-- Begin TASK INPUT --

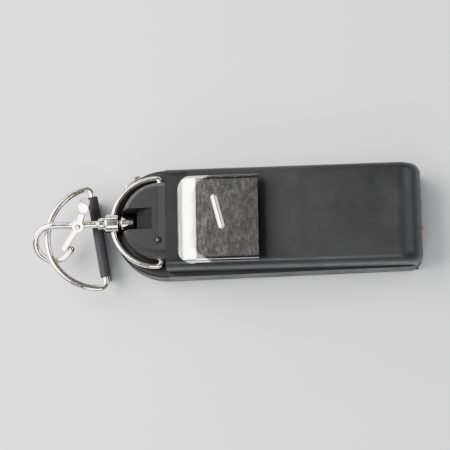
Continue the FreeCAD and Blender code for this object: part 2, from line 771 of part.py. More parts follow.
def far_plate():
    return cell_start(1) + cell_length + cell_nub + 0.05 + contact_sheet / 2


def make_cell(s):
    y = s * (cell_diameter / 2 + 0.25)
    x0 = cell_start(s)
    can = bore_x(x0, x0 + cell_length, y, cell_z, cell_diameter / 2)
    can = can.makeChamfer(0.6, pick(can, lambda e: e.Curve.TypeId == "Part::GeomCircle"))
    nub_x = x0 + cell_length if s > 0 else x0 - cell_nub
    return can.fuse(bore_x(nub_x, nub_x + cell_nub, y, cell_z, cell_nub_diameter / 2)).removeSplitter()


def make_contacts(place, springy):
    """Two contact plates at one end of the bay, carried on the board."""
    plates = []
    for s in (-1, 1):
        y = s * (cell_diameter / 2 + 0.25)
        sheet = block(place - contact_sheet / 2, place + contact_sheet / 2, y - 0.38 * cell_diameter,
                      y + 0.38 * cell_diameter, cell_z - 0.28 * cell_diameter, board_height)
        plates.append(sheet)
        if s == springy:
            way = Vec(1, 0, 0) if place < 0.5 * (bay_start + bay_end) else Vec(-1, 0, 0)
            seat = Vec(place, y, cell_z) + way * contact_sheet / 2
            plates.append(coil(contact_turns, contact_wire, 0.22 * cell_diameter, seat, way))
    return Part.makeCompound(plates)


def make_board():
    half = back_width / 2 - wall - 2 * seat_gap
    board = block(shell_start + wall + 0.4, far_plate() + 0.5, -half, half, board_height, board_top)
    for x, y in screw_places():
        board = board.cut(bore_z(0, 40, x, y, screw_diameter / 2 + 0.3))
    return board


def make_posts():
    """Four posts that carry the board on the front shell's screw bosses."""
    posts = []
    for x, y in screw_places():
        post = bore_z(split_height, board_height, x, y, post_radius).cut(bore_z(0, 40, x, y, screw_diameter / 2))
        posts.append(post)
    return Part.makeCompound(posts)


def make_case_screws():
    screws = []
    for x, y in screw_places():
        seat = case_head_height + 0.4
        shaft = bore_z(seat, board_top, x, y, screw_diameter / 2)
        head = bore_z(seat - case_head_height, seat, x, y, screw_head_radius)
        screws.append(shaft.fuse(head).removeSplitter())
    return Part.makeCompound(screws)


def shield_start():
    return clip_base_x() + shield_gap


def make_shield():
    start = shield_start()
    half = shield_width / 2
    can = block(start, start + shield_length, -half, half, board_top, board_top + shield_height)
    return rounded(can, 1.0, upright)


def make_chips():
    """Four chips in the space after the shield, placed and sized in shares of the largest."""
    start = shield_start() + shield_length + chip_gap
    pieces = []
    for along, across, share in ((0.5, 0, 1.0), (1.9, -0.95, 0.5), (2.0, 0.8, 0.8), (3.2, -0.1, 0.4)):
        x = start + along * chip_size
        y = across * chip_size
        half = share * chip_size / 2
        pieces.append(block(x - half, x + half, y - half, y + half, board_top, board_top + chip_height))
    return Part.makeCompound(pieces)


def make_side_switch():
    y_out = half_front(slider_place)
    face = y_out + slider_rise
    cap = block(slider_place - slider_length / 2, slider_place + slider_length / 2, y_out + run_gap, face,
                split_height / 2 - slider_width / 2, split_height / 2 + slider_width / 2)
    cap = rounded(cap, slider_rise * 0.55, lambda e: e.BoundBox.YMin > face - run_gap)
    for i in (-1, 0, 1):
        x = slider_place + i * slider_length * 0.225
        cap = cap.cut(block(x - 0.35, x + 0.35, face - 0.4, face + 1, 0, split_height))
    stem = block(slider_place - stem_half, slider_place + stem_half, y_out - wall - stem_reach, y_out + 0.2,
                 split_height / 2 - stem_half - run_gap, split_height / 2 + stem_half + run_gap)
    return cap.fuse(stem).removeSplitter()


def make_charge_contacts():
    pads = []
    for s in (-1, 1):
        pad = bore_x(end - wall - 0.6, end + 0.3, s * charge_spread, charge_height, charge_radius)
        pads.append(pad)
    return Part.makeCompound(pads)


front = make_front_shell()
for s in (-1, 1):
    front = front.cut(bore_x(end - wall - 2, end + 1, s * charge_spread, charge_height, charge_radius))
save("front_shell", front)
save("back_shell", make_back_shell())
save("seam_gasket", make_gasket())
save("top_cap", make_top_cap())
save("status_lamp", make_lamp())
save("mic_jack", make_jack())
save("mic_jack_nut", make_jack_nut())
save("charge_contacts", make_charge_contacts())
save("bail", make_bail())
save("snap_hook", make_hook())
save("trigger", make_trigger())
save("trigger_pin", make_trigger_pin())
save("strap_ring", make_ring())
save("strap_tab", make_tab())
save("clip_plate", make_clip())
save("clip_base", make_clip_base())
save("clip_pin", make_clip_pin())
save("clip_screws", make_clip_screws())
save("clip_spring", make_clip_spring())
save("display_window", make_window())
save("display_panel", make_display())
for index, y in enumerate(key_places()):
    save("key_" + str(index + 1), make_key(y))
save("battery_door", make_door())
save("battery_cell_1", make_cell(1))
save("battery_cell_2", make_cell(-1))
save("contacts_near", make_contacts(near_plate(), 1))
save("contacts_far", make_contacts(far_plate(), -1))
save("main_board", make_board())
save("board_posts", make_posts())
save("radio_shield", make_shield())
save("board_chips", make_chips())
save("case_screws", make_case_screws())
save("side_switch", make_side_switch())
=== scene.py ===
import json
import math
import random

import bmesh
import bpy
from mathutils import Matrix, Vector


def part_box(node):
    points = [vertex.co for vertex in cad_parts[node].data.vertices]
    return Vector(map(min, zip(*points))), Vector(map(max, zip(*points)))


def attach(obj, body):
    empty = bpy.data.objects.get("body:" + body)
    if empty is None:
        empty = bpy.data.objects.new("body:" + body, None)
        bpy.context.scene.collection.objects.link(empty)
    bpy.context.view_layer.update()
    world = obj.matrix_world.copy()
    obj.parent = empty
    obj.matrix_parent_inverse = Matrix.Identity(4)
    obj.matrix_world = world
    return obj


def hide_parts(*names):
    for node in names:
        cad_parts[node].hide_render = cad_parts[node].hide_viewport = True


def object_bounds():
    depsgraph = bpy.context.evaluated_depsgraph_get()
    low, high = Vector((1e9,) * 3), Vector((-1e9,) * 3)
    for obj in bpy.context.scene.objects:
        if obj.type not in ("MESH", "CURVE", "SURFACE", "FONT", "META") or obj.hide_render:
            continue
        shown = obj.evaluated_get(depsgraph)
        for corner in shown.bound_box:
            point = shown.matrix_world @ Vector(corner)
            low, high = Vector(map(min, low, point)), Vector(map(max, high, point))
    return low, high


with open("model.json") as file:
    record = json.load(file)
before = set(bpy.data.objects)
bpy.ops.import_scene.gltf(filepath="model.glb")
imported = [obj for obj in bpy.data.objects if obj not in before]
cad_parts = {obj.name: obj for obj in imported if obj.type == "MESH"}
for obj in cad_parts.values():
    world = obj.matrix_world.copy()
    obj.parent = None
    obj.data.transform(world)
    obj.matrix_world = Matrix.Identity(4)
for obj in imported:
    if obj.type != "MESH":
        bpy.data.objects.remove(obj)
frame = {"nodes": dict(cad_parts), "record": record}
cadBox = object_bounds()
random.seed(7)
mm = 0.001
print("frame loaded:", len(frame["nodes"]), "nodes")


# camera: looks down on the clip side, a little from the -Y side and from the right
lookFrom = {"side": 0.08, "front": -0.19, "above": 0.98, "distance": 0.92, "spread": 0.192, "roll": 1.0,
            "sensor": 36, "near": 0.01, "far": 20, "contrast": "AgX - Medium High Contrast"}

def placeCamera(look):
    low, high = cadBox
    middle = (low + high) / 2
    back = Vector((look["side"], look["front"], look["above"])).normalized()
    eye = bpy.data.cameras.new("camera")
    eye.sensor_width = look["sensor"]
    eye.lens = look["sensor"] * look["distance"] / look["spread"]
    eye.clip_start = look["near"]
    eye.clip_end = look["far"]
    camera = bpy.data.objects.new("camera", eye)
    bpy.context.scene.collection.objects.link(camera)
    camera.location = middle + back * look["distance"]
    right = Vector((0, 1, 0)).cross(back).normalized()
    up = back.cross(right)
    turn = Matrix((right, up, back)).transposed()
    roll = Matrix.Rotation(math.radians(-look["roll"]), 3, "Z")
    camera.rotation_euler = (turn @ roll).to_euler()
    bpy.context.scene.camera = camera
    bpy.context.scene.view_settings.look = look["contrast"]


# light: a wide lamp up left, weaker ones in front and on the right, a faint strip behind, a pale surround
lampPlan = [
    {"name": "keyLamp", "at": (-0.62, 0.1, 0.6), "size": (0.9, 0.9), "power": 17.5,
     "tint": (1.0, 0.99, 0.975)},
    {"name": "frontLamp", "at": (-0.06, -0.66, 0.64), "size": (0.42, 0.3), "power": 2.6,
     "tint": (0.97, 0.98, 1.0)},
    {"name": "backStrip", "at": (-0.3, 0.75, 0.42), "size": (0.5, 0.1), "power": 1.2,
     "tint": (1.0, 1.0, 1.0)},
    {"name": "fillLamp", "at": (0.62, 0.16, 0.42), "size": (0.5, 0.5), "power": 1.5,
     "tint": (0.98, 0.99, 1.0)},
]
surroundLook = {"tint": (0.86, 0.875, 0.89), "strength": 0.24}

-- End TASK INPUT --
-- Begin TASK INPUT --

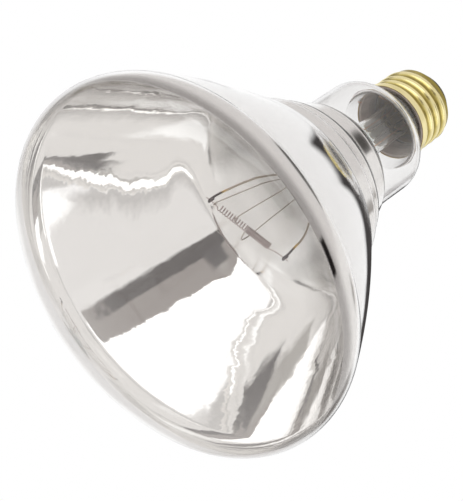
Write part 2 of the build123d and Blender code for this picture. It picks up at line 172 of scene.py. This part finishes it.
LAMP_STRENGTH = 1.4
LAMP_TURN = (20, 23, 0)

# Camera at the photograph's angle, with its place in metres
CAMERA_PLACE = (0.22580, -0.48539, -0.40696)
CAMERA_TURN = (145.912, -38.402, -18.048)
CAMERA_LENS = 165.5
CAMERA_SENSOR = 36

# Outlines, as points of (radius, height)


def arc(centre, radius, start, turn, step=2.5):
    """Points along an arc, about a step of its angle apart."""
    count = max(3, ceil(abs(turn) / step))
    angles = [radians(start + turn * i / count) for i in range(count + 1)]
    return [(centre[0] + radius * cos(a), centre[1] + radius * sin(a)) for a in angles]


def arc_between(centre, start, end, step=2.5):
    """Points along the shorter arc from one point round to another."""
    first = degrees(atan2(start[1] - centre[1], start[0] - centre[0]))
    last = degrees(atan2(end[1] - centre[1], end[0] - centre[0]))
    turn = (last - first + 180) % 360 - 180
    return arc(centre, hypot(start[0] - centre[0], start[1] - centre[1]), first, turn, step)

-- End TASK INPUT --

REQUIRED TASK: In the material above, locate the line containing "Continue the FreeCAD" and the line containing "return can.fuse(bore_x(nub_x, nub_x". Transcribe exactly those two lines and every line between them, and nothing more.

EXPECTED ANSWER:
Continue the FreeCAD and Blender code for this object: part 2, from line 771 of part.py. More parts follow.
def far_plate():
    return cell_start(1) + cell_length + cell_nub + 0.05 + contact_sheet / 2


def make_cell(s):
    y = s * (cell_diameter / 2 + 0.25)
    x0 = cell_start(s)
    can = bore_x(x0, x0 + cell_length, y, cell_z, cell_diameter / 2)
    can = can.makeChamfer(0.6, pick(can, lambda e: e.Curve.TypeId == "Part::GeomCircle"))
    nub_x = x0 + cell_length if s > 0 else x0 - cell_nub
    return can.fuse(bore_x(nub_x, nub_x + cell_nub, y, cell_z, cell_nub_diameter / 2)).removeSplitter()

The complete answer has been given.